[START Information shown]
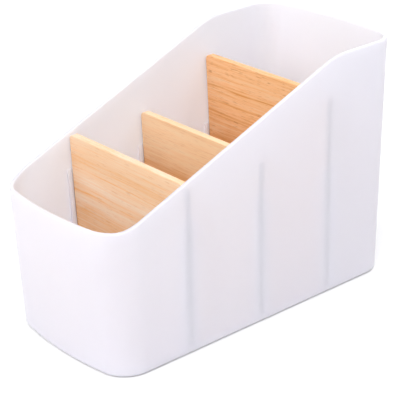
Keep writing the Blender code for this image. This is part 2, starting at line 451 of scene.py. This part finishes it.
def make_board(node):
    low, high = BOX[node]
    half = board_outline(low[2] - PAD_STAND, high[2] - PAD_STAND)
    outline = half + [(-x, z) for x, z in reversed(half)]
    mesh = bmesh.new()
    add_prism(mesh, outline, low[1], high[1])
    board = link_mesh(node.replace("divider", "board"), mesh)
    round_edges(board, BOARD_EDGE, EDGE_SEGMENTS["board"])
    smooth(board, BOARD_SMOOTH_ANGLE)
    even_normals(board)
    return board


def pad_profile(node):
    """Half section of a pad: a ring groove in its underside, and rounded edges."""
    low, high = BOX[node]
    radius = (high[0] - low[0]) / 2
    groove = []
    for step in range(GROOVE_STEPS + 1):
        angle = math.pi * step / GROOVE_STEPS
        across = PAD_GROOVE_RADIUS - PAD_GROOVE_HALF_WIDTH * math.cos(angle)
        groove.append((across, PAD_GROOVE_DEPTH * math.sin(angle)))
    lower = []
    for angle in quarter_turn(PAD_EDGE_STEPS):
        lower.append((radius - PAD_EDGE * (1 - math.sin(angle)), PAD_EDGE * (1 - math.cos(angle))))
    upper = []
    for angle in quarter_turn(PAD_EDGE_STEPS):
        z = high[2] - PAD_EDGE * (1 - math.sin(angle))
        upper.append((radius - PAD_EDGE * (1 - math.cos(angle)), z))
    return [(PAD_CAP_RADIUS, 0.0)] + groove + lower + upper + [(PAD_CAP_RADIUS, high[2])]


def make_pad(node):
    body = turned(pad_profile(node), middle(node), PAD_STEPS)
    pad = link_mesh(node.replace("foot_pad", "pad"), body)
    smooth(pad, PAD_SMOOTH_ANGLE)
    return pad


# ---------------------------------------------------------------- shader helpers

def new_material(name):
    """Make a material with a Principled shader; returns the material, its tree and the shader."""
    material = bpy.data.materials.new(name)
    material.use_nodes = True
    tree = material.node_tree
    return material, tree, tree.nodes["Principled BSDF"]


def feed(tree, socket, value):
    """Link a socket to another node's output, or set it to a plain value."""
    if isinstance(value, bpy.types.NodeSocket):
        tree.links.new(value, socket)
    else:
        socket.default_value = value


def calc(tree, operation, *values, clamp=False):
    node = tree.nodes.new("ShaderNodeMath")
    node.operation = operation
    node.use_clamp = clamp
    for socket, value in zip(node.inputs, values):
        feed(tree, socket, value)
    return node.outputs[0]


def vector_calc(tree, operation, *values):
    node = tree.nodes.new("ShaderNodeVectorMath")
    node.operation = operation
    for socket, value in zip(node.inputs, values):
        feed(tree, socket, value)
    return node.outputs[0]


def object_coordinates(tree):
    return tree.nodes.new("ShaderNodeTexCoord").outputs["Object"]


def parts_of(tree, vector):
    node = tree.nodes.new("ShaderNodeSeparateXYZ")
    feed(tree, node.inputs[0], vector)
    return node.outputs[0], node.outputs[1], node.outputs[2]


def noise(tree, vector, scale, detail=2.0, roughness=0.5, distortion=0.0):
    node = tree.nodes.new("ShaderNodeTexNoise")
    feed(tree, node.inputs["Vector"], vector)
    node.inputs["Scale"].default_value = scale
    node.inputs["Detail"].default_value = detail
    node.inputs["Roughness"].default_value = roughness
    node.inputs["Distortion"].default_value = distortion
    return node.outputs[0]


def grain_noise(tree, place, stretch, detail=2.0, roughness=0.5):
    """Noise with its own scale along each of the three axes."""
    stretched = vector_calc(tree, 'MULTIPLY', place, stretch)
    return noise(tree, stretched, 1.0, detail, roughness)


def noise_along(tree, value, scale, detail=2.0, roughness=0.5):
    """Noise that changes only with one number."""
    node = tree.nodes.new("ShaderNodeTexNoise")
    node.noise_dimensions = '1D'
    feed(tree, node.inputs["W"], value)
    node.inputs["Scale"].default_value = scale
    node.inputs["Detail"].default_value = detail
    node.inputs["Roughness"].default_value = roughness
    return node.outputs[0]


def spread(tree, value, from_low, from_high, to_low=0.0, to_high=1.0, smooth_step=False):
    node = tree.nodes.new("ShaderNodeMapRange")
    if smooth_step:
        node.interpolation_type = 'SMOOTHSTEP'
    for name, number in (("Value", value), ("From Min", from_low), ("From Max", from_high),
                         ("To Min", to_low), ("To Max", to_high)):
        feed(tree, node.inputs[name], number)
    return node.outputs[0]


def blend_colours(tree, share, first, second, mode='MIX'):
    node = tree.nodes.new("ShaderNodeMix")
    node.data_type = 'RGBA'
    node.blend_type = mode
    feed(tree, node.inputs["Factor"], share)
    feed(tree, node.inputs["A"], first)
    feed(tree, node.inputs["B"], second)
    return node.outputs["Result"]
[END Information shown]
- [Exercise prompt]: Reproduce the material above exactly; please quote every line of it.

- [Result for this exercise]:
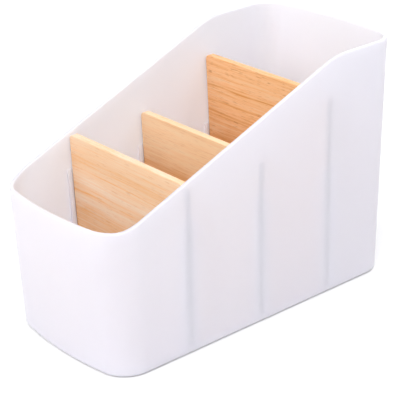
Keep writing the Blender code for this image. This is part 2, starting at line 451 of scene.py. This part finishes it.
def make_board(node):
    low, high = BOX[node]
    half = board_outline(low[2] - PAD_STAND, high[2] - PAD_STAND)
    outline = half + [(-x, z) for x, z in reversed(half)]
    mesh = bmesh.new()
    add_prism(mesh, outline, low[1], high[1])
    board = link_mesh(node.replace("divider", "board"), mesh)
    round_edges(board, BOARD_EDGE, EDGE_SEGMENTS["board"])
    smooth(board, BOARD_SMOOTH_ANGLE)
    even_normals(board)
    return board


def pad_profile(node):
    """Half section of a pad: a ring groove in its underside, and rounded edges."""
    low, high = BOX[node]
    radius = (high[0] - low[0]) / 2
    groove = []
    for step in range(GROOVE_STEPS + 1):
        angle = math.pi * step / GROOVE_STEPS
        across = PAD_GROOVE_RADIUS - PAD_GROOVE_HALF_WIDTH * math.cos(angle)
        groove.append((across, PAD_GROOVE_DEPTH * math.sin(angle)))
    lower = []
    for angle in quarter_turn(PAD_EDGE_STEPS):
        lower.append((radius - PAD_EDGE * (1 - math.sin(angle)), PAD_EDGE * (1 - math.cos(angle))))
    upper = []
    for angle in quarter_turn(PAD_EDGE_STEPS):
        z = high[2] - PAD_EDGE * (1 - math.sin(angle))
        upper.append((radius - PAD_EDGE * (1 - math.cos(angle)), z))
    return [(PAD_CAP_RADIUS, 0.0)] + groove + lower + upper + [(PAD_CAP_RADIUS, high[2])]


def make_pad(node):
    body = turned(pad_profile(node), middle(node), PAD_STEPS)
    pad = link_mesh(node.replace("foot_pad", "pad"), body)
    smooth(pad, PAD_SMOOTH_ANGLE)
    return pad


# ---------------------------------------------------------------- shader helpers

def new_material(name):
    """Make a material with a Principled shader; returns the material, its tree and the shader."""
    material = bpy.data.materials.new(name)
    material.use_nodes = True
    tree = material.node_tree
    return material, tree, tree.nodes["Principled BSDF"]


def feed(tree, socket, value):
    """Link a socket to another node's output, or set it to a plain value."""
    if isinstance(value, bpy.types.NodeSocket):
        tree.links.new(value, socket)
    else:
        socket.default_value = value


def calc(tree, operation, *values, clamp=False):
    node = tree.nodes.new("ShaderNodeMath")
    node.operation = operation
    node.use_clamp = clamp
    for socket, value in zip(node.inputs, values):
        feed(tree, socket, value)
    return node.outputs[0]


def vector_calc(tree, operation, *values):
    node = tree.nodes.new("ShaderNodeVectorMath")
    node.operation = operation
    for socket, value in zip(node.inputs, values):
        feed(tree, socket, value)
    return node.outputs[0]


def object_coordinates(tree):
    return tree.nodes.new("ShaderNodeTexCoord").outputs["Object"]


def parts_of(tree, vector):
    node = tree.nodes.new("ShaderNodeSeparateXYZ")
    feed(tree, node.inputs[0], vector)
    return node.outputs[0], node.outputs[1], node.outputs[2]


def noise(tree, vector, scale, detail=2.0, roughness=0.5, distortion=0.0):
    node = tree.nodes.new("ShaderNodeTexNoise")
    feed(tree, node.inputs["Vector"], vector)
    node.inputs["Scale"].default_value = scale
    node.inputs["Detail"].default_value = detail
    node.inputs["Roughness"].default_value = roughness
    node.inputs["Distortion"].default_value = distortion
    return node.outputs[0]


def grain_noise(tree, place, stretch, detail=2.0, roughness=0.5):
    """Noise with its own scale along each of the three axes."""
    stretched = vector_calc(tree, 'MULTIPLY', place, stretch)
    return noise(tree, stretched, 1.0, detail, roughness)


def noise_along(tree, value, scale, detail=2.0, roughness=0.5):
    """Noise that changes only with one number."""
    node = tree.nodes.new("ShaderNodeTexNoise")
    node.noise_dimensions = '1D'
    feed(tree, node.inputs["W"], value)
    node.inputs["Scale"].default_value = scale
    node.inputs["Detail"].default_value = detail
    node.inputs["Roughness"].default_value = roughness
    return node.outputs[0]


def spread(tree, value, from_low, from_high, to_low=0.0, to_high=1.0, smooth_step=False):
    node = tree.nodes.new("ShaderNodeMapRange")
    if smooth_step:
        node.interpolation_type = 'SMOOTHSTEP'
    for name, number in (("Value", value), ("From Min", from_low), ("From Max", from_high),
                         ("To Min", to_low), ("To Max", to_high)):
        feed(tree, node.inputs[name], number)
    return node.outputs[0]


def blend_colours(tree, share, first, second, mode='MIX'):
    node = tree.nodes.new("ShaderNodeMix")
    node.data_type = 'RGBA'
    node.blend_type = mode
    feed(tree, node.inputs["Factor"], share)
    feed(tree, node.inputs["A"], first)
    feed(tree, node.inputs["B"], second)
    return node.outputs["Result"]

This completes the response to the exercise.